El Gobierno ya ni gobierna ni contesta, sólo te cita para tomar café, como un amigo lejano o un amor negado que luego además ni aparece. La mayoría de los cafés no se toman, no suceden, dejan sus manos en el aire, sus tacitas colgadas como teléfonos rococós y su vapor de leche antigua aguantando otro accidente industrial, mientras alguien se queda como un novio plantado en el mismo café. El amigo lejano o la amiga ambigua en realidad no quieren tomarse un café contigo, claro, sino quitarse de en medio. Tampoco el Gobierno quiere contestar nada, sino convocarte a ese desprecio sin fecha dirigido a los amigos coñazo, los malqueridos y los pagafantas.

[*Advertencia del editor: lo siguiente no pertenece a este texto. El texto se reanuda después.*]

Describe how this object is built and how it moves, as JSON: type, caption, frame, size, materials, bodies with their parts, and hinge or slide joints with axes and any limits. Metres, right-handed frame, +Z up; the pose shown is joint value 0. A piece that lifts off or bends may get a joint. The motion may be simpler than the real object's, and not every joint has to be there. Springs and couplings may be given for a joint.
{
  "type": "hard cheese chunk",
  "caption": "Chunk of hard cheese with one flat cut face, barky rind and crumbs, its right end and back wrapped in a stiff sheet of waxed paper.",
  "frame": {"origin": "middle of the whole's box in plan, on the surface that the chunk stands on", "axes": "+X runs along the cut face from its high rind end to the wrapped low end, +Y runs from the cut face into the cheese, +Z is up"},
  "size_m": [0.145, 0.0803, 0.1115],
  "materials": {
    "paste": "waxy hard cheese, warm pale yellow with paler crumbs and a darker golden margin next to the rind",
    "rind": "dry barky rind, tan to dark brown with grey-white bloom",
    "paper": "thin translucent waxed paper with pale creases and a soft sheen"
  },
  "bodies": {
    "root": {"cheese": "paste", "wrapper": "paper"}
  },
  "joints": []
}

Los cafés deberían ser el lugar de la oposición, ahí aguardando respuestas que no llegarán como un romance perdido
Carmen Calvo prefirió invitar a café a Cayetana Álvarez de Toledo antes que contestarle. Y no es que la respuesta requiriese un café largo, denso y encorado, con colegueo y biblioteca detrás, como una pregunta del coronel Pickering al profesor Higgins. Aunque Calvo mencionara que la pregunta de Cayetana le había parecido “enciclopédica”, con mucha filosofía y mucho cartapacio, la respuesta era simple. Eso sí, era impronunciable para Calvo: que el Gobierno tiene que sacar golpes de estado con cenefas de bigotones y galopes apócrifos como el de Pavía porque sin la crispación, la deslealtad y la ultraderecha con casco de cacerola, el Gobierno se queda en un gabinete de ventas que no sabe qué hacer con vivos ni con muertos y que sólo usa el poder para tapar bocas y pintar monas. Para eso no hacen falta dos horas, ni un café de larga tibieza ayudada por el sol plisado de los ventanales o por unas manos de enfermita o de bohemio, ni un fondo de poetas muertos o de próceres de ateneo o de ensanche. A Calvo le salió lo del café porque la alternativa hubiera sido la callada o el desmayito.

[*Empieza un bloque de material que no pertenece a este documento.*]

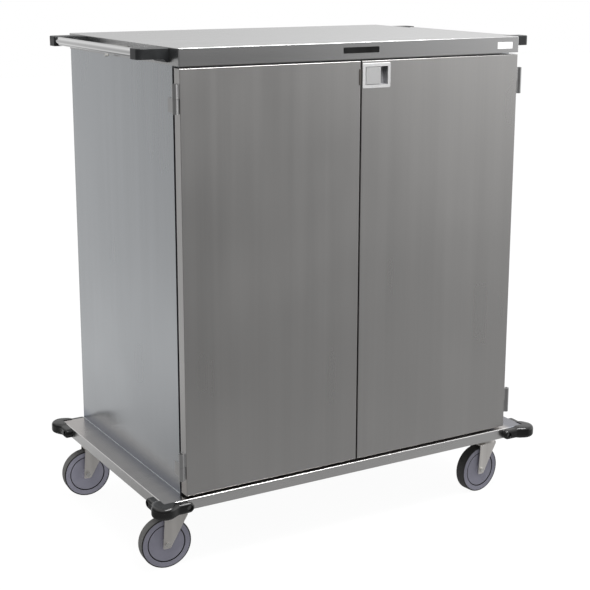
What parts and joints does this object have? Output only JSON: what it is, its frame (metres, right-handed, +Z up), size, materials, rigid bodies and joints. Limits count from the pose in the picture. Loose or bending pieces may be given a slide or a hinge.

El Gobierno no puede contestar con la verdad ni tampoco insistir mucho con la bronca, porque se ve que la están azuzando ellos. Es decir, no se puede salir una y otra vez con lo de la crispación cuando son ellos los que hablan de golpe de estado mientras la oposición sólo pregunta los muertos que hay o señala que no se pueden dar órdenes ilegales a los funcionarios, menos a los que llevan pistola barnizada y están obedeciendo a un juez que, encima, se va encabronando de hilo fino cada vez más por las injerencias del Gobierno. Así que ya sólo les queda eso, citar a la oposición en esos cafés del olvido, esos cafés donde se guarda siempre el invierno, donde se asesina con mantequilla el amor, la amistad o los negocios, y quedan poemas hechos con el dedo como en las despedidas en trenes.
Los cafés están hechos para esperar, para que se pierdan la mirada y el tiempo y la esperanza. Los cafés deberían ser el lugar de la oposición, ahí aguardando respuestas que no llegarán como un romance perdido y un poco francés. Éste ha sido el hallazgo de Carmen Calvo, sacar a la pesada oposición del Congreso y llevarla a remover una cucharilla de lágrimas o de manecillas de reloj en largas tardes de lluvia interior, que eso es lo que pasa siempre en los cafés, que llueve dentro cuando no llueve fuera, y al revés. Quiero decir que el café de Carmen Calvo no es un recurso, ni una ocurrencia, sino que puede ser el nuevo parlamentarismo, un parlamentarismo en el que el Gobierno decida rendir cuentas mandando a la oposición a mirar pasteles como el que va a mirar trenes, y a que le dé vuelcos el corazón con la campanilla de la puerta, todo para dejarla al final abandonada con esa gente triste y apalomada de los cafés, indistinguible de sus abrigos colgados. Pablo Iglesias, que tampoco tiene ganas de contestar a nada, se ha dado cuenta de la fuerza y el futuro que hay en eso de mandar a la oposición a tomar café, quizá a esos cafés con mesa de lápida, como el de La colmena. Así que el vicepresidente hizo lo mismo con Egea, citarlo para un café y luego sentarse como si fuera la reina de Inglaterra invitando a té, con un movimiento de micrófono como el de una cola de armiño. Ése va a ser el nuevo desprecio, no sólo no contestar a nada, sino mandarte a esperar al café de los desengañados, con el tiempo bebido en sus clepsidras calientes, y una luz de aristocracia rusa o de capilla nevada, y guantes sobre la servilleta como el sitio de las otras manos, y mazos de preguntas como cartas de amor o como milhojas. Yo aceptaría la invitación, siquiera por saber si se trata del café de la humillación, de la confidencia, del perdón, del mentiroso, del conspirador o del cobarde.